-- Begin --
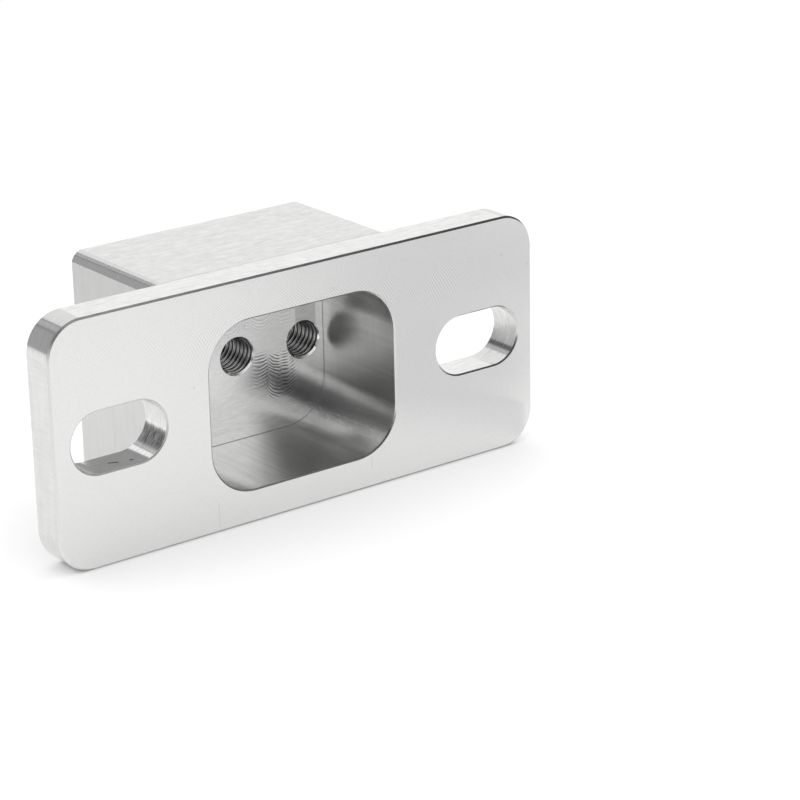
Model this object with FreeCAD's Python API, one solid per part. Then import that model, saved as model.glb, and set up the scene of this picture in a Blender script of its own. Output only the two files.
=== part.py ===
import FreeCAD
import Part

import math
import os

# A mounting block, milled from one aluminium bar.
# A flange plate with two slots carries a deep body of the same height. A pocket with round
# corners opens through the flange, and two tapped holes pass through the wall behind it.
#
# Frame: +X along the flange, +Y from the flange face towards the body's end, +Z up.
# The origin is under the middle of the block, on the face that it stands on.
# All sizes are in millimetres.

# Bar that the block is cut from
stock_height = 58.0
overall_depth = 43.8

# Flange
flange_width = 133.0
flange_thickness = 9.2
flange_corner_radius = 8.7
flange_chamfer = 0.45

# Pocket, open at the flange face
pocket_width = 51.3
pocket_height = 40.4
pocket_depth = 28.5
pocket_corner_radius = 11.2
pocket_shift_x = -0.35
pocket_shift_z = -0.85

# Body walls to the left and right of the pocket, and the body's own edges. Each long edge is
# rounded by an arc that reaches this leg along both sides and meets them at a slight edge.
wall_left = 8.0
wall_right = 5.85
body_edge_radius = 3.6
body_edge_leg = 2.45
body_end_chamfer = 0.5

# Fixing slots, one in each wing of the flange, from near the body to near the flange's end
slot_width = 14.4
slot_body_gap = 3.55
slot_end_margin = 4.45

# Deburred edge around the pocket and around both ends of each slot
mouth_chamfer = 0.35

# Tapped holes through the end wall, M10 with a coarse thread, in a row along X
thread_diameter = 10.0
thread_pitch = 1.5
tapped_count = 2
tapped_spacing = 19.0
tapped_wall_distance = 6.0
tapped_shift_z = -0.25
bore_chamfer = 0.6

# An internal thread's bore is its diameter less this share of the pitch
bore_pitch_share = 1.0825

# A cutting solid runs this far past the face that it opens
cut_past = 1.0

# Points nearer than this count as one
same_place = 1e-6

# Places that follow from the sizes above
front_y = -overall_depth / 2
end_y = overall_depth / 2
flange_back_y = front_y + flange_thickness
pocket_floor_y = front_y + pocket_depth
middle_z = stock_height / 2
pocket_z = middle_z + pocket_shift_z
pocket_left_x = pocket_shift_x - pocket_width / 2
pocket_right_x = pocket_shift_x + pocket_width / 2
body_left_x = pocket_left_x - wall_left
body_right_x = pocket_right_x + wall_right
slot_inner_x = max(-body_left_x, body_right_x) + slot_body_gap
slot_outer_x = flange_width / 2 - slot_end_margin
slot_length = slot_outer_x - slot_inner_x
slot_x = (slot_inner_x + slot_outer_x) / 2
tapped_last_x = pocket_right_x - tapped_wall_distance
tapped_z = middle_z + tapped_shift_z
bore_radius = (thread_diameter - bore_pitch_share * thread_pitch) / 2


def outline_point(centre_x, centre_z, radius, degrees, y):
    """A point on a circle in the plane at y, with 0 degrees along +X and 90 along +Z."""
    angle = math.radians(degrees)
    x = centre_x + radius * math.cos(angle)
    z = centre_z + radius * math.sin(angle)
    return FreeCAD.Vector(x, y, z)


def rounded_outline(width, height, radius, inset, centre_x, centre_z, y):
    """A rectangle with round corners in the plane at y.
    inset is how far the middle of each corner's arc lies from the two sides. With an inset equal
    to the radius the arc meets the sides smoothly, and with a smaller one at a slight edge."""
    reach_x = width / 2 - inset
    reach_z = height / 2 - inset
    half_turn = 45 - math.degrees(math.acos(inset / radius))
    arcs = []
    for side_x, side_z, middle in ((1, -1, -45), (1, 1, 45), (-1, 1, 135), (-1, -1, 225)):
        corner_x = centre_x + side_x * reach_x
        corner_z = centre_z + side_z * reach_z
        turns = (middle - half_turn, middle, middle + half_turn)
        arcs.append([outline_point(corner_x, corner_z, radius, turn, y) for turn in turns])
    edges = []
    for arc, next_arc in zip(arcs, arcs[1:] + arcs[:1]):
        edges.append(Part.Arc(*arc).toShape())
        if arc[2].distanceToPoint(next_arc[0]) > same_place:
            edges.append(Part.LineSegment(arc[2], next_arc[0]).toShape())
    return Part.Wire(edges)


def rounded_prism(width, height, radius, centre_x, centre_z, from_y, to_y):
    """A rectangle with smooth round corners, drawn in the plane at from_y and pushed to to_y."""
    outline = rounded_outline(width, height, radius, radius, centre_x, centre_z, from_y)
    return Part.Face(outline).extrude(FreeCAD.Vector(0, to_y - from_y, 0))


def faces_at(shape, y):
    """The flat faces of a shape that lie in the plane at y."""
    flat_faces = [face for face in shape.Faces if face.BoundBox.YLength < same_place]
    return [face for face in flat_faces if abs(face.BoundBox.YMin - y) < same_place]


def chamfer_rim(shape, y, size):
    """Break every outer edge of the faces at y."""
    edges = [edge for face in faces_at(shape, y) for edge in face.OuterWire.Edges]
    return shape.makeChamfer(size, edges)


def chamfer_openings(shape, y, size):
    """Break the edge of every opening in the faces at y."""
    edges = []
    for face in faces_at(shape, y):
        rim = face.OuterWire
        for wire in face.Wires:
            if not wire.isSame(rim):
                edges.extend(wire.Edges)
    return shape.makeChamfer(size, edges)


def make_flange():
    plate = rounded_prism(
        flange_width, stock_height, flange_corner_radius, 0, middle_z, front_y, flange_back_y
    )
    plate = chamfer_rim(plate, front_y, flange_chamfer)
    return chamfer_rim(plate, flange_back_y, flange_chamfer)


def body_outline(y, smaller_by):
    """The body's outline in the plane at y, drawn in by a distance on every side."""
    half_turn = math.asin(body_edge_leg / (body_edge_radius * math.sqrt(2)))
    inset = body_edge_radius * math.cos(math.radians(45) - half_turn)
    width = body_right_x - body_left_x
    centre_x = (body_left_x + body_right_x) / 2
    return rounded_outline(
        width - 2 * smaller_by, stock_height - 2 * smaller_by,
        body_edge_radius - smaller_by, inset - smaller_by, centre_x, middle_z, y
    )


def make_body():
    """The body starts halfway through the flange, so that both share the flange's faces."""
    root_y = front_y + flange_thickness / 2
    rim_y = end_y - body_end_chamfer
    walls = Part.Face(body_outline(root_y, 0)).extrude(FreeCAD.Vector(0, rim_y - root_y, 0))
    rim = Part.makeLoft([body_outline(rim_y, 0), body_outline(end_y, body_end_chamfer)], True, True)
    return walls.fuse(rim)


def pocket_cut():
    return rounded_prism(
        pocket_width, pocket_height, pocket_corner_radius,
        pocket_shift_x, pocket_z, front_y - cut_past, pocket_floor_y
    )


def slot_cut(centre_x):
    return rounded_prism(
        slot_length, slot_width, slot_width / 2,
        centre_x, middle_z, front_y - cut_past, flange_back_y + cut_past
    )


def bore_cut(centre_x):
    start = FreeCAD.Vector(centre_x, pocket_floor_y - cut_past, tapped_z)
    length = end_y - pocket_floor_y + 2 * cut_past
    return Part.makeCylinder(bore_radius, length, start, FreeCAD.Vector(0, 1, 0))


def make_block():
    block = make_flange().fuse(make_body()).removeSplitter()
    cuts = [pocket_cut(), slot_cut(-slot_x), slot_cut(slot_x)]
    for place in range(tapped_count):
        cuts.append(bore_cut(tapped_last_x - place * tapped_spacing))
    block = block.cut(cuts)
    for y in (front_y, flange_back_y):
        block = chamfer_openings(block, y, mouth_chamfer)
    for y in (pocket_floor_y, end_y):
        block = chamfer_openings(block, y, bore_chamfer)
    return block.Solids[0]


os.makedirs("parts", exist_ok=True)
block = make_block()
block.exportStep("parts/mounting_block.step")
print("mounting_block", "valid", block.isValid(), "volume", round(block.Volume, 1), block.BoundBox)
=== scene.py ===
import math

import bmesh
import bpy
from bpy.props import FloatProperty, FloatVectorProperty, IntProperty, PointerProperty
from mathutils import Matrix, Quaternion, Vector


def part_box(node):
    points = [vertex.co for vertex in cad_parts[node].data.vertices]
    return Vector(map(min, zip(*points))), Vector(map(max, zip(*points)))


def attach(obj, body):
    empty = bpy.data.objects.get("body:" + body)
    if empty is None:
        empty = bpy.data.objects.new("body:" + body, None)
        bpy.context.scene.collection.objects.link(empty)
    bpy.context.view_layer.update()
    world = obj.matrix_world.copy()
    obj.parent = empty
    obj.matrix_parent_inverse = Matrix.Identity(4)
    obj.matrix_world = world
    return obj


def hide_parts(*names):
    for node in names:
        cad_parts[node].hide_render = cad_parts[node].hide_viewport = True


bl_info = {
    "name": "Machined mounting block",
    "version": (1, 0, 0),
    "blender": (4, 5, 0),
    "location": "3D View > Sidebar > Block",
    "description": "A milled aluminium mounting block with cut threads and tool marks",
    "category": "Object",
}

# The frame: +X along the flange, +Y from the flange face towards the body's end, +Z up.
# The origin is under the middle of the block. Blender's unit is the metre.
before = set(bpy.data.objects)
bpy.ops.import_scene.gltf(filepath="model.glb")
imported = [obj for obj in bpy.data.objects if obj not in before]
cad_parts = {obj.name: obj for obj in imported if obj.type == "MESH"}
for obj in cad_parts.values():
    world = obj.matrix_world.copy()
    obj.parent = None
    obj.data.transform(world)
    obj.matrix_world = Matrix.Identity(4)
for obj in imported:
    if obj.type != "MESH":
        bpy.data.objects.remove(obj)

NODE = "mounting_block"
MM = 0.001

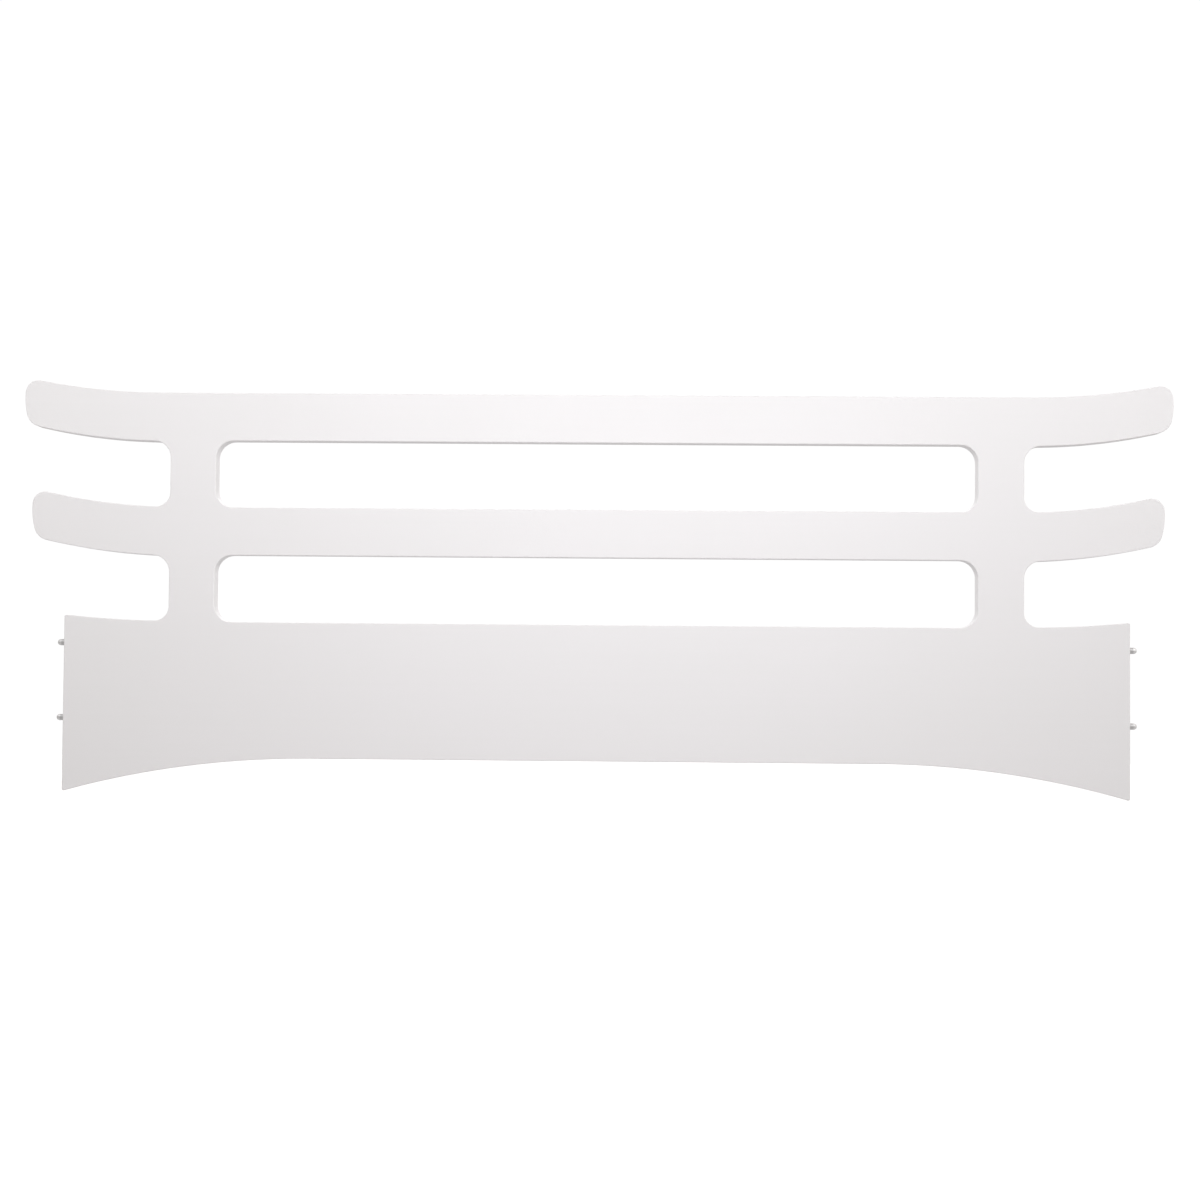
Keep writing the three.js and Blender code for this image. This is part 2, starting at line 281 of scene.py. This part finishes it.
-- End --
## Task statement
Each line from the one bearing "return block.Solids[0]" through the one bearing "if empty is" is to be duplicated without change; all remaining lines are to be left out.

## Task solution
    return block.Solids[0]


os.makedirs("parts", exist_ok=True)
block = make_block()
block.exportStep("parts/mounting_block.step")
print("mounting_block", "valid", block.isValid(), "volume", round(block.Volume, 1), block.BoundBox)
=== scene.py ===
import math

import bmesh
import bpy
from bpy.props import FloatProperty, FloatVectorProperty, IntProperty, PointerProperty
from mathutils import Matrix, Quaternion, Vector


def part_box(node):
    points = [vertex.co for vertex in cad_parts[node].data.vertices]
    return Vector(map(min, zip(*points))), Vector(map(max, zip(*points)))


def attach(obj, body):
    empty = bpy.data.objects.get("body:" + body)
    if empty is None:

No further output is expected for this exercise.